William McNeill (134) | asked Dec 18 '13, 5:52 p.m.
edited Dec 18 '13, 6:43 p.m.
I am trying to learn the source control aspects of Rational Team Concert. With any other source control system--CVS, Subversion, git--the process is simple. You set up a tiny project on your laptop with yourself as the sole user and use it to create and modify a couple of files. I installed the RTC server and client components, went to the tutorials that popped up on the Eclipse welcome screen and promptly got lost. In order to set up a simple project I needed to install an RTC server, which led me to pages about designing my network topology, at which point I gave up. I don't have a network topology, I have a single laptop. I'd like to separate heavy-duty system administration tasks from quick exploration of the product.

Is there a written tutorial that will take me step-by-step through setting up an RTC configuration on a single machine, then having a client add and change a couple of files? Something comparable in scope and simplicity to the handful of web pages in the "Git Basics" chapter of the Pro Git book?

I don't need to be sold on the RTC's distinctive features at this point. I just need some help getting past its barrier to entry, which on first glance appears higher than that of free open source competing products.

sam detweiler commented Dec 18 '13, 9:14 p.m.

those others appear 'easy' cause source is all they do.  RTC is a big elephant in comparison.

you got lost at the enterprise instructions..
download the installation manager, and the installation manager install bundle.
follw the IM based instructions..  and in under 10 minutes you'll have RTC server running (CLM function, RM, QM and CCM)..
want the shorter path.. download the standalone zip, unzip,
and run the server/server.startup script.
then for either do the server setup

I hit enter thru most of the screens.. taking the defaults.. runs great for a few users.
but there is a lot more capability than source.. and the install is a lot more too.

then you DO have some admin you have to do.
you have to create  a project, which contains no source.
then you have to define the source container (component).
then you can create your server side storage area (called a workspace)
no one sees this but you.  you 'check in' code from your workstation to the workspace.
if its not on the server, its not saved in RTC.

sam detweiler commented Dec 18 '13, 9:17 p.m.

I on the other hand do not get 'git'. I installed the server on my local lan, and
the client on my workstation.  (trying similar topology as RTC).
and I have some existing non-java projects I want to save at the server, like RTC.
no clue what to do.

Ginny Ghezzo commented Dec 24 '13, 3:21 p.m.

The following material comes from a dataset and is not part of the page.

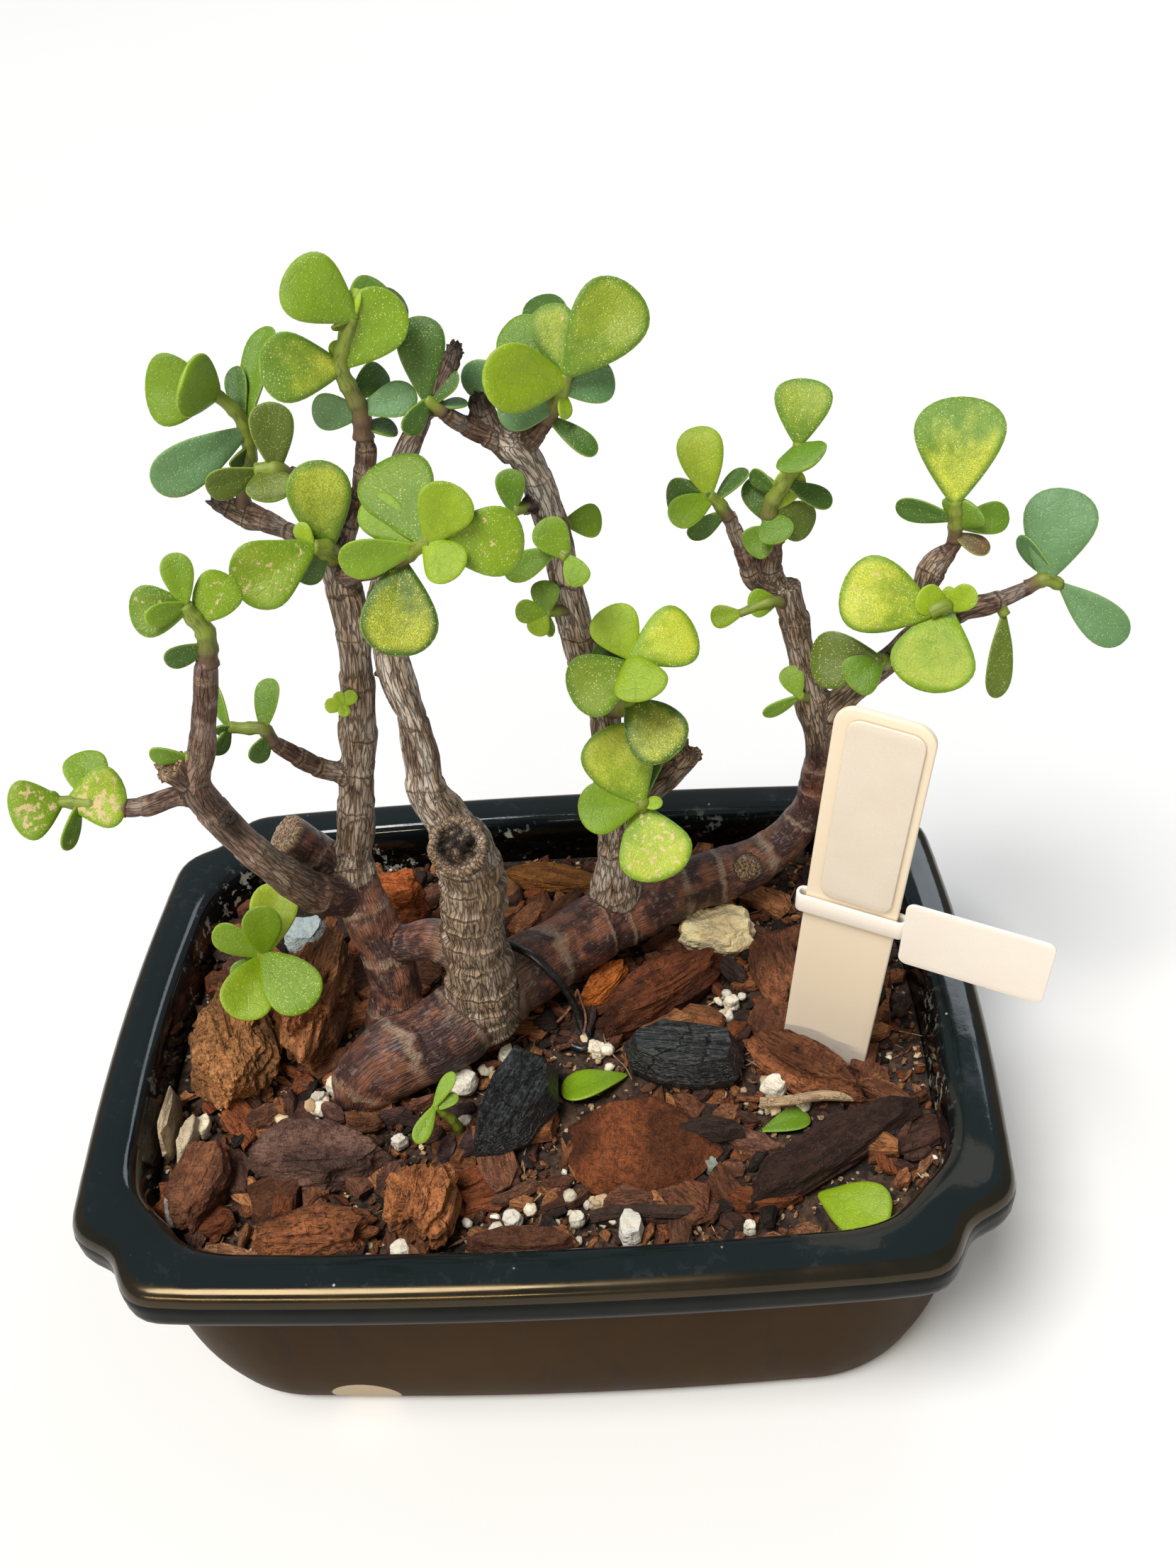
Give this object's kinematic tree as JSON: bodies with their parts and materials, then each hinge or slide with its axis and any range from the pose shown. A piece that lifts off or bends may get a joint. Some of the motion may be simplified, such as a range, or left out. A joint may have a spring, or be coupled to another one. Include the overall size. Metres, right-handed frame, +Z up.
{
  "type": "dwarf jade bonsai in a glazed pot",
  "caption": "Small jade bonsai with thick spoon-shaped leaves on bent woody trunks, rooted in bark mulch in a shallow rectangular pot with a broad rim, with blank plant labels.",
  "frame": {"origin": "centre of the pot's flat underside", "axes": "+X to the right along the pot's long side as the picture shows it, +Y away from its viewer, +Z up; -Z is out of the flat underside"},
  "size_m": [0.2406, 0.1526, 0.2367],
  "materials": {
    "glaze": "glossy black-teal glaze",
    "soil": "rough, crumbly",
    "bark_skin": "rough, fibrous",
    "bark_chip": "rough, split",
    "pale_wood": "dull",
    "charcoal": "dull, fine grain",
    "pumice": "rough, porous",
    "pebble": "dull",
    "perlite": "rough, porous",
    "leaf": "waxy, half gloss",
    "stake": "half matt",
    "label_paper": "smooth, blank",
    "wire": "half gloss"
  },
  "bodies": {
    "root": {"pot": "glaze", "soil": "soil", "trunk_and_branches": "bark_skin", "top_left_shoot": "leaf", "upper_left_shoot": "leaf", "left_twin_shoot": "leaf", "left_crown_shoot": "leaf", "middle_crown_shoot": "leaf", "left_trunk_buds": "leaf", "left_tip_shoot": "leaf", "far_left_shoot": "leaf", "low_left_twig_shoot": "leaf", "left_branch_leaf": "leaf", "back_left_shoot": "leaf", "back_crown_shoot": "leaf", "back_trunk_leaf": "leaf", "back_trunk_rear_leaf": "leaf", "back_trunk_pair": "leaf", "back_trunk_sprig": "leaf", "centre_shoot": "leaf", "low_centre_shoot": "leaf", "right_fork_left_shoot": "leaf", "right_fork_crown_shoot": "leaf", "right_trunk_side_pair": "leaf", "right_trunk_low_pair": "leaf", "right_big_shoot": "leaf", "right_branch_pair": "leaf", "right_branch_hanging_leaf": "leaf", "far_right_shoot": "leaf", "right_heart_shoot": "leaf", "low_sprig": "leaf", "seedling": "leaf", "bark_round_left": "bark_chip", "bark_jagged_left": "bark_chip", "bark_dark_slab": "bark_chip", "bark_brown_left": "bark_chip", "bark_front_left": "bark_chip", "bark_orange": "bark_chip", "bark_round_plate": "bark_chip", "bark_red_long": "bark_chip", "bark_orange_small": "bark_chip", "bark_red_right": "bark_chip", "bark_dark_strip": "bark_chip", "bark_back_strip": "bark_chip", "bark_red_upright": "bark_chip", "bark_front_strip": "bark_chip", "bark_behind_stake": "bark_chip", "pale_slip": "pale_wood", "charcoal_left": "charcoal", "charcoal_right": "charcoal", "pumice_stone": "pumice", "blue_stone": "pebble", "perlite_grain": "perlite", "fallen_leaf_centre": "leaf", "fallen_leaf_front": "leaf", "fallen_leaf_right": "leaf", "label_stake": "stake", "pasted_label": "label_paper", "loop_tag": "label_paper", "anchor_wire": "wire"}
  },
  "joints": []
}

This is not an answer, but you might check out Jazz Hub as a more simple approach :

2 answers

permanent link
sam detweiler (12.5k6189201) | answered Dec 18 '13, 9:33 p.m.
go here

and start with step 2.

step 1 says
To get started quickly with a small deployment by using the default topology and Apache Derby databases, go to the next step and install the server. Apache Derby deployments are limited to 10 users and do not support cross-domain reports.

permanent link
N Z (3622026) | answered Feb 03 '14, 10:00 p.m.
 Hmmm, I don't know what to tell you.

I've used and set up many version control and configuration managements systems, including open source ones, and complex ones such as ClearCase and Dimensions.

I've got to say, that the version control component of RTC is very confusing (and also weak). The web client is limited, the Explorer shell is limited and the Eclipse client is very confusing and easy to get lost. Conceptually, it's not really that different to other products, but I think it's harder than it needs to be.

The version control component is one that I find to be a hard sell.